I'm not saying "it's OK we do it so will you" is the attitude, more that it's part of life and a) we've all got to get used to it and b) it won't go away until serious changes to IT infrastructure. Till then don't let it ruin your years as an fy/sho and learn the skills to get good at it (which includes clinical knowledge, not just typing). And if you work somewhere where there isn't support to get admin done eg an office and computer, help from pharmacists etc then push for it

I wish hospitals focused more energy and money hiring secretarial staff and offered some of this to junior doctors. Unfortunately In most places they're stretched to cover consultant work as it is and they're low down on the priority list of where to spend money

Edit. And actually admin time for consultants is often unofficially buried in SPA time
(edited 3 years ago)
Reply 6
Original post by Anonymous
Hello! So in final year at the moment and I've heard horror stories about the way FY1/FY2's are treated. How bad is it? Why is it so bad? Is it better or worse than being a student?

Feel like I'm not very good at dealing with people being mean for no reason/might be slightly insecure as a person so a bit worried about whether I'm resilient enough. I've been dealing okay with things at medical school but it would be good to know what makes it foundation so hard and if there's anything I can do now to prepare for FY1/make things easier?

I'm small, BME female so from what I've been told/have read online will probs not be the nurses favourite lol. Have had good feedback on placement about my medical knowledge, being organised/conscientious, good with patients etc but I do worry about the potential pressures of FY1 and how I'll cope in a healthy-ish way.

My daughter's an FY1... exactly how @CoffeeShakes describes.

With the qualities you describe you'll be fine, even if it doesn't feel that way at the outset.
I found it nice in some ways. I was happy to be able to be in some way useful in many ways, even if it was just requesting an x-ray! I went in with low expectations, and it was better than I thought.

The worst part was the commute honestly. And switching your sleep up for nights (nights themselves not too bad though).
Reply 8
Original post by nexttime
I found it nice in some ways. I was happy to be able to be in some way useful in many ways, even if it was just requesting an x-ray! I went in with low expectations, and it was better than I thought.

The worst part was the commute honestly. And switching your sleep up for nights (nights themselves not too bad though).

This is why I've been more keen on being in a hospital in the city! I've heard DGH's can have nice vibes but I'm not sure if it's worth 40 minute commutes back and forth!
Reply 9
Thank you so much for taking the time to reply guys, really appreciate it and am feeling a lot more hopeful!
Original post by Anonymous
This is why I've been more keen on being in a hospital in the city! I've heard DGH's can have nice vibes but I'm not sure if it's worth 40 minute commutes back and forth!

You don't have to live in the central city, and 40 minutes seems very optimistic! My train commute was just 25 mins, but door to door was 1h-1h20. Even just walking across some hospital sites can take like 15 minutes daily!
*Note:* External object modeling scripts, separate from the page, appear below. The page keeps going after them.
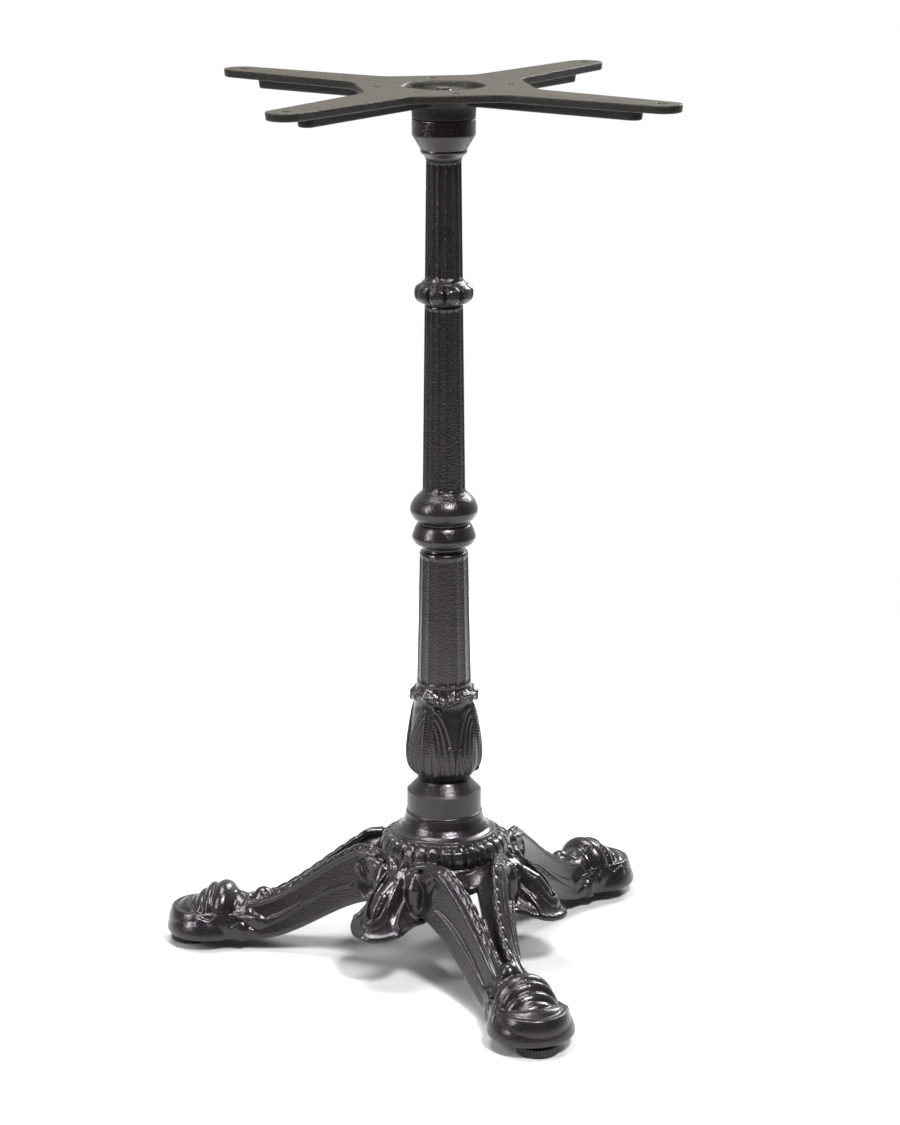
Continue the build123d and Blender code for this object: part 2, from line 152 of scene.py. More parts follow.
def outline(u, v, corners):
    """Signed distance in a plane to a closed outline of straight edges."""
    corners = np.array(corners, float)
    best = np.full(u.shape, 1e9, u.dtype)
    inside = np.zeros(u.shape, bool)
    for (u0, v0), (u1, v1) in zip(corners, np.roll(corners, -1, axis=0)):
        du, dv = u1 - u0, v1 - v0
        t = np.clip(((u - u0) * du + (v - v0) * dv) / (du * du + dv * dv), 0, 1)
        best = np.minimum(best, (u - u0 - t * du) ** 2 + (v - v0 - t * dv) ** 2)
        if dv:
            crosses = ((v0 > v) != (v1 > v)) & (u < u0 + (v - v0) * du / dv)
            inside ^= crosses
    return np.where(inside, -1, 1) * np.sqrt(best)


# ============================== surface nets ==============================
BLOCK = 8                     # cells along a block's side
BATCH = 1500                  # blocks worked out at a time
FAR = 1e3


def surface_net(values):
    """Points (in cells) and quads of the zero level of a grid of values, negative inside."""
    inside = values < 0
    strides = np.array([values.shape[1] * values.shape[2], values.shape[2], 1])
    corners, places, turned = [], [], []
    for axis in range(3):
        unit = np.eye(3, dtype=np.int64)
        along = [slice(None)] * 3
        ahead = [slice(None)] * 3
        along[axis], ahead[axis] = slice(None, -1), slice(1, None)
        at = np.argwhere(inside[tuple(along)] != inside[tuple(ahead)])
        flat = at @ strides
        f0 = values.ravel()[flat]
        f1 = values.ravel()[flat + strides[axis]]
        places.append(at + (f0 / (f0 - f1))[:, None] * unit[axis])
        u, v = strides[(axis + 1) % 3], strides[(axis + 2) % 3]
        corners.append(np.stack([flat, flat - u, flat - u - v, flat - v], axis=1))
        turned.append(f0 > 0)
    corners, places = np.concatenate(corners), np.concatenate(places)
    turned = np.concatenate(turned)
    cells, quads = np.unique(corners, return_inverse=True)
    quads = quads.reshape(-1, 4)
    count = np.bincount(quads.ravel(), minlength=len(cells))
    points = np.empty((len(cells), 3))
    for i in range(3):
        points[:, i] = np.bincount(quads.ravel(), np.repeat(places[:, i], 4), len(cells)) / count
    quads[turned] = quads[turned][:, ::-1]
    return points, quads


def cast(name, field, low, high, cell):
    """Mesh object of a field over a box in millimetres.

    Only blocks of cells near the surface are worked out in full.
    """
    low, high = np.array(low, float) - 2 * cell, np.array(high, float) + 2 * cell
    blocks = np.ceil((high - low) / (cell * BLOCK)).astype(int)
    counts = [np.arange(n) for n in blocks]
    index = np.stack(np.meshgrid(*counts, indexing="ij"), axis=-1).reshape(-1, 3)
    middle = (low + (index + 0.5) * BLOCK * cell).astype(np.float32)
    rough = field([middle[:, i] for i in range(3)])
    values = np.empty((blocks[0], BLOCK, blocks[1], BLOCK, blocks[2], BLOCK), np.float32)
    values[:] = (np.sign(rough) * FAR).reshape(blocks)[:, None, :, None, :, None]
    near = index[np.abs(rough) < 1.5 * BLOCK * cell]
    local = np.arange(BLOCK) * cell
    for start in range(0, len(near), BATCH):
        some = near[start:start + BATCH]
        corner = low + some * BLOCK * cell
        grid = []
        for i in range(3):
            steps = local.reshape([BLOCK if i == j else 1 for j in range(3)])
            line = corner[:, i].reshape(-1, 1, 1, 1) + steps
            grid.append(np.broadcast_to(line, (len(some), BLOCK, BLOCK, BLOCK)).astype(np.float32))
        values[some[:, 0], :, some[:, 1], :, some[:, 2], :] = field(grid)
    points, quads = surface_net(values.reshape(blocks * BLOCK))
    return mesh_object(name, low + relaxed(points, quads) * cell, quads)


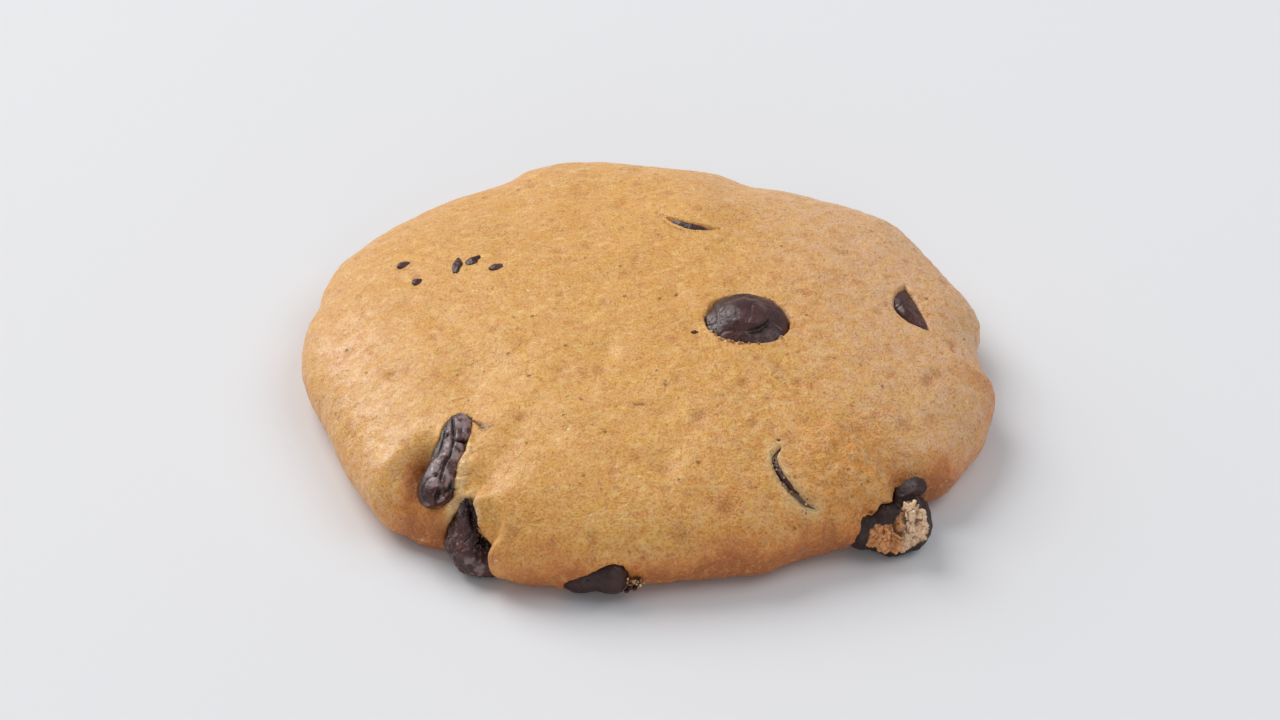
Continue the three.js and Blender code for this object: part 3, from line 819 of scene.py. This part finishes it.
class Shader:
    """Builds a material's nodes. Waves and depths are in millimetres."""

    def __init__(self, name):
        self.material = bpy.data.materials.new(name)
        self.material.use_nodes = True
        self.tree = self.material.node_tree
        self.surface = self.tree.nodes["Principled BSDF"]
        place = self.tree.nodes.new("ShaderNodeTexCoord")
        scale = self.tree.nodes.new("ShaderNodeVectorMath")
        scale.operation = "SCALE"
        scale.inputs["Scale"].default_value = 1 / MM
        self.tree.links.new(place.outputs["Object"], scale.inputs[0])
        self.millimetres = scale.outputs[0]

    def put(self, value, socket):
        if isinstance(value, bpy.types.NodeSocket):
            self.tree.links.new(value, socket)
        else:
            socket.default_value = value

    def noise(self, wave, detail=3, rough=0.5, stretch=(1, 1, 1), turn=0):
        mapping = self.tree.nodes.new("ShaderNodeMapping")
        mapping.vector_type = "TEXTURE"
        mapping.inputs["Rotation"].default_value = (0, 0, math.radians(turn))
        mapping.inputs["Scale"].default_value = [wave * s for s in stretch]
        self.put(self.millimetres, mapping.inputs["Vector"])
        node = self.tree.nodes.new("ShaderNodeTexNoise")
        node.inputs["Scale"].default_value = 1
        node.inputs["Detail"].default_value = detail
        node.inputs["Roughness"].default_value = rough
        self.put(mapping.outputs[0], node.inputs["Vector"])
        return node.outputs["Fac"]

    def cells(self, wave):
        """Distance from, and a random value of, the nearest of scattered points."""
        node = self.tree.nodes.new("ShaderNodeTexVoronoi")
        node.inputs["Scale"].default_value = 1 / wave
        self.put(self.millimetres, node.inputs["Vector"])
        split = self.tree.nodes.new("ShaderNodeSeparateColor")
        self.put(node.outputs["Color"], split.inputs[0])
        return node.outputs["Distance"], split.outputs[0]

    def ramp(self, value, low, high, start=0.0, end=1.0):
        node = self.tree.nodes.new("ShaderNodeMapRange")
        node.interpolation_type = "SMOOTHSTEP"
        self.put(value, node.inputs["Value"])
        for key, number in (("From Min", low), ("From Max", high), ("To Min", start), ("To Max", end)):
            node.inputs[key].default_value = number
        return node.outputs["Result"]

    def math(self, operation, a, b=0.0):
        node = self.tree.nodes.new("ShaderNodeMath")
        node.operation = operation
        self.put(a, node.inputs[0])
        self.put(b, node.inputs[1])
        return node.outputs[0]

    def times(self, a, b):
        return self.math("MULTIPLY", a, b)

    def mix(self, factor, a, b):
        node = self.tree.nodes.new("ShaderNodeMix")
        node.data_type = "RGBA"
        self.put(factor, node.inputs["Factor"])
        self.put(a, node.inputs[6])
        self.put(b, node.inputs[7])
        return node.outputs[2]

    def attribute(self, name):
        node = self.tree.nodes.new("ShaderNodeAttribute")
        node.attribute_name = name
        return node.outputs["Fac"]

    def bump(self, height, depth, below=None):
        node = self.tree.nodes.new("ShaderNodeBump")
        node.inputs["Distance"].default_value = depth * MM
        self.put(height, node.inputs["Height"])
        if below is not None:
            self.put(below, node.inputs["Normal"])
        return node.outputs[0]

    def spots(self, wave, radius, chance):
        """Round soft spots, in a share of the cells."""
        distance, draw = self.cells(wave)
        chosen = self.ramp(draw, 1 - chance, 1.05 - chance)
        return self.times(self.ramp(distance, radius, radius * 0.35), chosen)

    def finish(self, colour, roughness, normal, specular):
        self.put(colour, self.surface.inputs["Base Color"])
        self.put(roughness, self.surface.inputs["Roughness"])
        if normal is not None:
            self.put(normal, self.surface.inputs["Normal"])
        self.put(specular, self.surface.inputs["Specular IOR Level"])
        return self.material


def ground_colour(s, strength, mottle, tint):
    """The crust's golden ground with its mottling, and smaller tan, orange and pale patches."""
    patches = s.ramp(s.noise(9, 3), 0.38, 0.62)
    colour = s.mix(patches, linear(220, 158, 62), linear(228, 168, 70))
    colour = s.mix(s.times(mottle, 0.5), colour, linear(206, 134, 66))
    colour = s.mix(s.times(tint, s.times(strength, 0.6)), colour, linear(226, 174, 114))
    orange = s.ramp(s.noise(0.85, 3, 0.6), 0.46, 0.66)
    colour = s.mix(s.times(orange, s.times(strength, 0.6)), colour, linear(208, 124, 44))
    pale = s.ramp(s.noise(1.1, 3, 0.6, (1.4, 0.8, 1), 20), 0.52, 0.7)
    return s.mix(s.times(pale, 0.55), colour, linear(246, 202, 126))


def side_colours(s, colour, tint, golden, shine_and_painted_sheen):
    """The pink right side with a partly painted sheen, the coarse golden slope, and a painted sheen on the
    shoulder at the left.
    """
    # The right side's pinkish tone, partly a painted sheen
    pinkish = s.times(s.attribute("pink_tone_and_sheen"), s.ramp(tint, 0, 1, 0.4, 0.8))
    colour = s.mix(pinkish, colour, linear(222, 176, 144))
    gilt = s.times(golden, s.ramp(s.noise(1.3, 4, 0.65), 0.4, 0.6, 0.1, 0.85))
    colour = s.mix(gilt, colour, linear(224, 142, 44))
    colour = s.mix(s.times(golden, s.times(s.spots(1.2, 0.25, 0.3), 0.8)), colour, linear(120, 66, 32))
    # Painted sheen on the shoulder
    return s.mix(s.times(shine_and_painted_sheen, 0.35), colour, linear(248, 204, 172))


def toast_and_shade_colour(s, colour, toast_and_shade):
    """The browned parts, with painted shade on the front side and in the valley, and lighter and darker
    crust on them.
    """
    colour = s.mix(s.ramp(toast_and_shade, 0, 0.8, 0, 0.78), colour, linear(206, 110, 28))
    colour = s.mix(s.ramp(toast_and_shade, 0.55, 1.15, 0, 0.85), colour, linear(154, 68, 10))
    browned = s.ramp(toast_and_shade, 0.3, 0.9)
    light_crust = s.ramp(s.noise(0.8, 4, 0.7, (1, 1, 1), 9), 0.5, 0.66, 0, 0.6)
    colour = s.mix(s.times(browned, light_crust), colour, linear(224, 150, 78))
    dark_crust = s.ramp(s.noise(0.6, 3, 0.6), 0.54, 0.7, 0, 0.5)
    return s.mix(s.times(browned, dark_crust), colour, linear(112, 54, 18))


def torn_colour(s, colour, mottle):
    """The torn dough at the left, and a painted highlight on the edge of the slit."""
    fresh = s.times(s.attribute("torn"), s.ramp(s.noise(0.8, 3), 0.36, 0.56, 0.45, 0.9))
    colour = s.mix(fresh, colour, linear(254, 212, 156))
    # Painted highlight along the slit's edge
    pale_edge = s.times(s.attribute("slit_edge_highlight"), s.ramp(mottle, 0, 1, 0.5, 0.25))
    return s.mix(pale_edge, colour, linear(214, 200, 160))


def speckled_colour(s, colour, strength, pores):
    """Brown spots and dashes, pores darkened with painted shade, and light specks."""
    colour = s.mix(s.times(s.spots(3.6, 0.3, 0.4), 0.55), colour, linear(190, 106, 50))
    colour = s.mix(s.times(s.spots(1.5, 0.28, 0.2), s.times(strength, 0.6)), colour, linear(164, 90, 48))
    for stretch, turn in (((3.2, 0.8, 1), 14), ((3.0, 0.75, 1), -32), ((2.6, 0.8, 1), 78)):
        dashes = s.ramp(s.noise(0.42, 1, 0.4, stretch, turn), 0.7, 0.76)
        colour = s.mix(s.times(dashes, 0.6), colour, linear(148, 90, 48))
    # Painted shade in the pores
    colour = s.mix(s.times(pores, 0.7), colour, linear(120, 66, 38))
    return s.mix(s.times(s.spots(2.9, 0.09, 0.35), 0.6), colour, linear(250, 232, 204))


def grainy_colour(s, colour, toast_and_shade, grain, wrinkles):
    """Painted shade in pits, cracks and soft wrinkles, and fine grain."""
    # Painted shade in pits
    colour = s.mix(s.times(s.attribute("pit_shade"), 0.5), colour, linear(178, 104, 50))
    light_grain = s.times(s.ramp(grain, 0.36, 0.68, 0, 0.3), s.ramp(toast_and_shade, 0.3, 1, 1, 0.45))
    colour = s.mix(light_grain, colour, linear(250, 212, 138))
    colour = s.mix(s.ramp(grain, 0.5, 0.26, 0, 0.4), colour, linear(164, 100, 48))
    # Painted shade in cracks
    colour = s.mix(s.times(s.attribute("crack"), 0.9), colour, linear(62, 36, 24))
    # Painted shade in the wrinkles' folds
    return s.mix(s.times(wrinkles, 0.12), colour, linear(150, 96, 58))


def dough_material():
    s = Shader("baked_dough")
    toast_and_shade, golden = s.attribute("toast_and_shade"), s.attribute("golden")
    strength = s.math("ADD", s.ramp(s.attribute("coarse"), 0, 1, 0.75, 1.35), s.times(golden, 0.5))
    mottle = s.ramp(s.noise(2.2, 5, 0.65), 0.36, 0.64)
    tint = s.ramp(s.noise(1.9, 5, 0.7, (1, 1, 1), 33), 0.42, 0.62)
    shine_and_painted_sheen = s.times(s.attribute("shoulder"), s.ramp(s.noise(1.4, 4, 0.65, (1, 1, 1), 50), 0.44, 0.6))
    pores = s.spots(2.3, 0.13, 0.32)
    grain = s.noise(0.3, 2, 0.6)
    fold = s.math("ABSOLUTE", s.math("SUBTRACT", s.noise(3.4, 3, 0.55), 0.5))
    wrinkles = s.times(s.ramp(fold, 0.04, 0.0), s.ramp(s.noise(5, 2), 0.56, 0.66))

    colour = ground_colour(s, strength, mottle, tint)
    colour = side_colours(s, colour, tint, golden, shine_and_painted_sheen)
    colour = toast_and_shade_colour(s, colour, toast_and_shade)
    colour = torn_colour(s, colour, mottle)
    colour = speckled_colour(s, colour, strength, pores)
    colour = grainy_colour(s, colour, toast_and_shade, grain, wrinkles)

    # Relief that is finer than the mesh
    bumpy = s.bump(s.times(s.noise(1.2, 4, 0.6), strength), 0.17)
    bumpy = s.bump(s.times(grain, strength), 0.1, bumpy)
    bumpy = s.bump(s.math("SUBTRACT", 1.0, wrinkles), 0.07, bumpy)
    bumpy = s.bump(s.math("SUBTRACT", 1.0, pores), 0.22, bumpy)
    s.surface.inputs["Coat Weight"].default_value = 0.13
    s.surface.inputs["Coat Roughness"].default_value = 0.24
    s.surface.inputs["Sheen Weight"].default_value = 0.06
    rough = s.math("SUBTRACT", s.ramp(mottle, 0, 1, 0.45, 0.56), s.times(shine_and_painted_sheen, 0.16))
    return s.finish(colour, rough, bumpy, 0.42)


def chocolate_material():
    s = Shader("dark_chocolate")
    crumb, dust_and_sheen, painted_shade, dark, warm_side = (
        s.attribute(n) for n in ("crumb", "dust_and_sheen", "painted_shade", "dark", "warm")
    )
    colour = s.mix(s.ramp(s.noise(2.2, 3), 0.35, 0.65), linear(58, 26, 24), linear(82, 42, 38))
    grains = s.ramp(s.noise(0.3, 2, 0.5), 0.58, 0.7)
    # Dust (on the long chip a painted satin sheen), darker chips (partly painted shade), painted shade in
    # cracks, holes and gaps, and then the baked crumb
    # Pale dust, on the long chip a painted satin sheen
    colour = s.mix(s.times(dust_and_sheen, 0.85), colour, linear(160, 136, 138))
    colour = s.mix(s.times(grains, s.times(dust_and_sheen, 0.6)), colour, linear(196, 166, 134))
    colour = s.mix(s.times(s.spots(0.8, 0.22, 0.22), s.times(dust_and_sheen, 0.9)), colour, linear(224, 210, 190))
    # Chips at the front rim and in the slit are darkened partly as painted shade
    colour = s.mix(s.times(dark, 0.8), colour, linear(34, 11, 9))
    # Painted shade in cracks, holes, the crumb's gaps and the long chip's left flank
    colour = s.mix(s.times(painted_shade, 0.9), colour, linear(24, 12, 12))
    baked = s.mix(warm_side, linear(252, 216, 180), linear(234, 166, 108))
    baked = s.mix(s.ramp(s.noise(0.5, 3), 0.35, 0.7, 0, 0.4), baked, linear(190, 134, 96))
    # Painted shade in the crumb's gaps
    baked = s.mix(s.ramp(painted_shade, 0.5, 1, 0, 0.75), baked, linear(70, 42, 32))
    colour = s.mix(crumb, colour, baked)
    bumpy = s.bump(s.noise(0.7, 4, 0.6), 0.07)
    bumpy = s.bump(grains, 0.05, bumpy)
    rough = s.math("ADD", s.ramp(s.noise(1.2, 3), 0.3, 0.7, 0.26, 0.42), s.times(crumb, 0.35))
    rough = s.math("ADD", rough, s.times(dark, 0.2))
    return s.finish(colour, rough, bumpy, 0.5)


def crumb_material():
    s = Shader("loose_crumbs")
    colour = s.mix(s.ramp(s.noise(0.7, 2), 0.4, 0.6), linear(226, 190, 144), linear(150, 96, 58))
    return s.finish(colour, 0.75, s.bump(s.noise(0.25, 2), 0.05), 0.35)


def dress(pieces, material):
    for piece in pieces:
        piece.data.materials.clear()
        piece.data.materials.append(material)


dress([dough], dough_material())
dress([part["piece"] for part in chips.values()] + [flecks], chocolate_material())
dress([crumbs], crumb_material())


# Floor, light and camera

def build_floor():
    side = 2.5
    corners = [(-side, -side, 0), (side, -side, 0), (side, side, 0), (-side, side, 0)]
    floor = mesh_object("floor", corners, [(0, 1, 2, 3)])
    dress([floor], Shader("pale_floor").finish((0.80, 0.80, 0.82, 1), 0.6, None, 0.2))


def area_light(name, place, size, watts, colour):
    """A round light, aimed at the origin."""
    data = bpy.data.lights.new(name, "AREA")
    data.shape = "DISK"
    data.size = size
    data.energy = watts
    data.color = colour
    light = bpy.data.objects.new(name, data)
    light.location = place
    light.rotation_euler = Vector(place).to_track_quat("Z", "Y").to_euler()
    bpy.context.scene.collection.objects.link(light)
    return light


# A long lens that looks down at the front, 37.5 degrees above the table
CAMERA_PLACE, CAMERA_TILT = (-0.00041, -0.37466, 0.29281), 90 - 37.5
LENS, SENSOR_WIDTH = 103.8, 36


def build_camera():
    data = bpy.data.cameras.new("camera")
    data.lens, data.sensor_width = LENS, SENSOR_WIDTH
    data.clip_start, data.clip_end = 0.01, 10
    camera = bpy.data.objects.new("camera", data)
    camera.location = CAMERA_PLACE
    camera.rotation_euler = (math.radians(CAMERA_TILT), 0, 0)
    bpy.context.scene.collection.objects.link(camera)
    bpy.context.scene.camera = camera


def build_world():
    world = bpy.data.worlds.new("studio")
    world.use_nodes = True
    background = world.node_tree.nodes["Background"]
    background.inputs["Color"].default_value = (0.93, 0.96, 1.0, 1)
    background.inputs["Strength"].default_value = 0.33
    bpy.context.scene.world = world


build_floor()
area_light("window", (-1.0, 1.1, 1.5), 1.5, 28, (1.0, 0.985, 0.96))
area_light("low_window", (-1.5, 1.25, 0.75), 1.0, 8, (1.0, 0.99, 0.98))
area_light("fill", (1.3, 0.0, 1.7), 1.6, 11, (0.95, 0.98, 1.0))
area_light("front_bounce", (0.2, -1.8, 0.6), 1.2, 5, (1.0, 0.98, 0.95))
# This one only adds shine
low_shine = area_light("low_shine", (-1.5, 1.1, 0.65), 1.0, 3.5, (1.0, 0.98, 0.98))
low_shine.visible_diffuse = False
build_world()
build_camera()
bpy.context.scene.view_settings.view_transform = "Standard"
With 8am start I had to leave the house at 06:40 every day, wouldn't get back until 7pm frequently. Sucked!
(edited 3 years ago)
So I won’t deny that it’s a stressful job at times - but again it’s so variable, some days you’ll be super busy and others you’ll have literally nothing to do but prepare discharges for patients who are nowhere near going home, just for something to keep your mind busy!

I struggled at times whilst a student, often felt like I didn’t fit in the team etc because of short placements or that I was bothering people. I definitely cope much better as an FY than I did as a student. My mum often says to me that I must be doing a good job because I don’t phone her in tears!

Basically - yeah it’s hard, but everyone’s in it together, plus you get paid.

Also re commute - I worked at a DGH an hour away, and had to leave at the same time as I would driving to the tertiary hospital 20 mins away by the time you factored in parking and trekking to the ward.